Why Software Fails
Digging through old email I ran across an article a former coworker recommended to me. The article
Why Software Fails is a great read. To me it speaks of hubris on a scale I find hard to match in almost any other profession. As the article points out we mostly know what is wrong and how to fix it, yet the advice is continually ignored and projects continue to fail.
Being a professional software developer I struggle with this dilemma. I've ignored best practices, I've been asked to cut corners, I've made buggy code that could have been avoided had I used best practices or not cut corners. The fact that software has not suffered the litigation onslaught found in other industries or professions I believe only perpetuates the current state of affairs. However, like the article points out there is rarely if ever a single cause of problems and the list of twelve mentioned is only the tip of the iceberg.

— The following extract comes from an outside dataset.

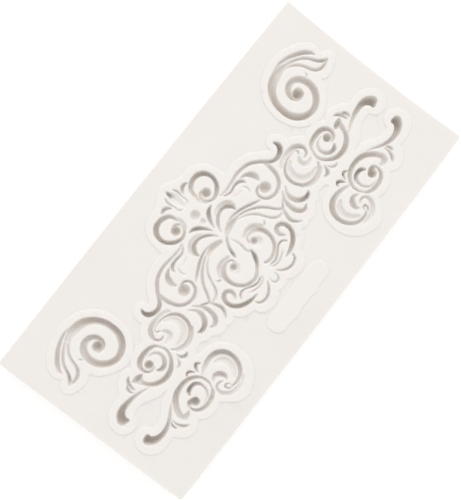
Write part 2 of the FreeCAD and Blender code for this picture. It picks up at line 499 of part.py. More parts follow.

The article does point out that software is a beast onto itself and may play by different rules:
Even a small 100-line program with some nested paths and a single loop executing less than twenty times may require 10 to the power of 14 possible paths to be executed.
(...)
In a large brick building, you'd have to remove hundreds of strategically placed bricks to make a wall collapse. But in a 100,000-line software program, it takes only one or two bad lines to produce major problems.
As a professional I want to produce the best possible product. When I find myself wavering from the tried and true, I wonder what hope there is for our profession.